LA MERAVIGLIOSA FIABA VERA DI GEEL, PARADISO DEI MATTI

La leggenda narra che, in una terra d’Irlanda, nel VII secolo, un re, rimasto vedovo, si innamora della figlia, per la forte rassomiglianza con la madre. La principessa, cristiana devota, scappa per fuggire dalla follia paterna, ma viene inseguita, ritrovata nella cittadina belga di Geel e, all’ennesimo rifiuto di sposarlo, viene uccisa dal padre incestuoso.

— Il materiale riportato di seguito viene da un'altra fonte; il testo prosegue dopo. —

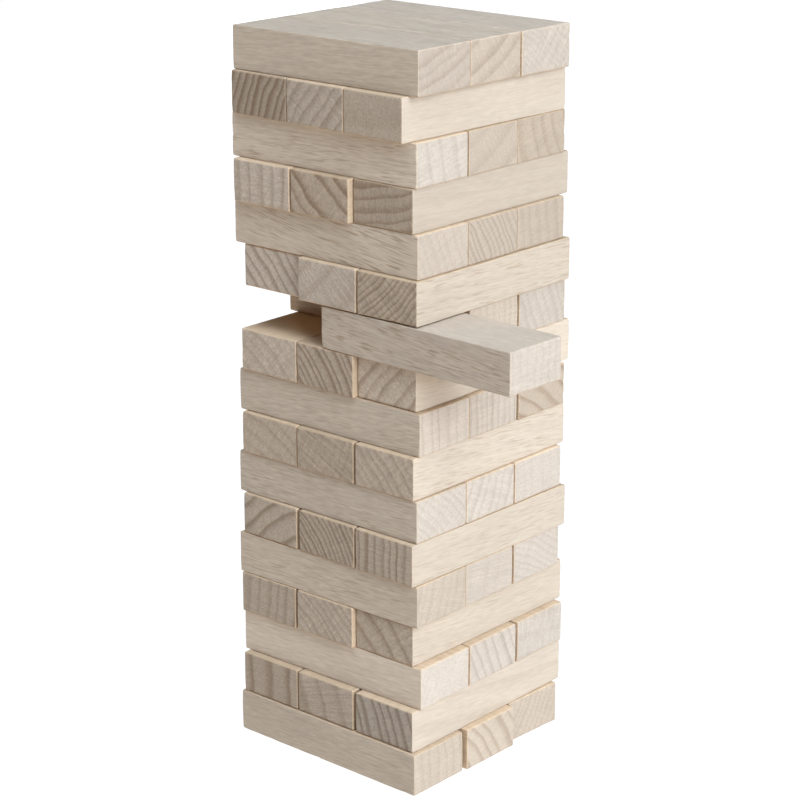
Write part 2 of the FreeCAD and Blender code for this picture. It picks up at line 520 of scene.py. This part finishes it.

Nel 1200, con il ritrovamento dei resti, nasce la venerazione per santa Dimpna, questo il nome della principessa, a cui vengono attribuite miracolose guarigioni di persone con problemi mentali. Ha così inizio il pellegrinaggio di famiglie con pazienti psichici. Per loro si costruisce una cappella, e successivamente un sanatorio. Dimpna da allora è considerata protettrice di questi pazienti.

Nel seguire del tempo, le famiglie di Geel accettarono di accogliere questi pazienti in cambio di piccole somme o del loro lavoro, generalmente agricolo. Queste stesse famiglie del luogo, in una tradizione secolare che dura tuttora, svilupparono competenze efficaci per la cura di queste persone, dando vita al primo esperimento di comunità terapeutica per malati mentali, nato al di fuori dei canoni della medicina tradizionale.

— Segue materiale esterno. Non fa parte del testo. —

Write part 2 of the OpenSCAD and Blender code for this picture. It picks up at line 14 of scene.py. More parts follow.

Di questo esempio di integrazione, che dura ben sette secoli, parla un bel libro di Renzo Villa, dedicato proprio a Geel, la città dei matti. Questa pratica sociale, prima guardata con scetticismo dalla medicina ufficiale, in quanto in aperta opposizione alla prevalente logica manicomiale, ha ricevuto interesse e crescente consenso a partire dalla seconda metà del XIX secolo. Il sistema delle case-famiglia di Geel, che ha raggiunto il suo culmine nel 1938, quando nella cittadina erano ospitati circa 3800 pazienti, è tuttora attivo, e inevitabilmente negli ultimi decenni è stato istituzionalizzato, con l’intervento statale che paga le rette e fissa i criteri di adeguatezza delle famiglie affidatarie. Nel 2006 il numero di pazienti è sceso a 400, di cui molti anziani, un numero persino inferiore a quello del 1855, quando fu iniziata la rilevazione.

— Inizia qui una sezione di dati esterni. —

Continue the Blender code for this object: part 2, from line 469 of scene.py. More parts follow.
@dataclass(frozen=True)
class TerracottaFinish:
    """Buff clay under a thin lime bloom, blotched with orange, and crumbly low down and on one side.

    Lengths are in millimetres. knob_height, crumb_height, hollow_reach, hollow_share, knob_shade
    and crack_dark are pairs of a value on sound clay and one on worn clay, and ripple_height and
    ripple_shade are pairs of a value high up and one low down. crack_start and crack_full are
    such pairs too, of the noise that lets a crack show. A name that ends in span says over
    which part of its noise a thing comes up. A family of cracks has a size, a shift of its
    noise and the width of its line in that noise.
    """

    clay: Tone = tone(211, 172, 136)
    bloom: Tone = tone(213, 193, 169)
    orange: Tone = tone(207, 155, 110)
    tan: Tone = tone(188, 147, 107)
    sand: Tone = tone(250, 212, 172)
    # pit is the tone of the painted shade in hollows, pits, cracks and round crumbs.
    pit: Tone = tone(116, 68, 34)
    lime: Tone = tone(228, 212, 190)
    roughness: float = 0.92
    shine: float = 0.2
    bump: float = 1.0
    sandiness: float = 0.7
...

Cosa ci insegna questa vicenda? Il primo dato è che per secoli i pazienti hanno vissuto tra la popolazione senza che ciò abbia provocato incidenti. Il secondo è che le famiglie di Geel hanno sviluppato un’attitudine all’accoglienza, tramandata tra le generazioni, ignorando lo stigma che abitualmente circonda la salute mentale. Si tratta di un modello di inclusione che andrebbe quanto meno studiato: ciò che veniva rifiutato altrove, fu accettato, integrato e alla fine ha prodotto una fusione vantaggiosa per tutti.

Se sia ripetibile toccherebbe a noi, nel resto del mondo, dimostrarlo.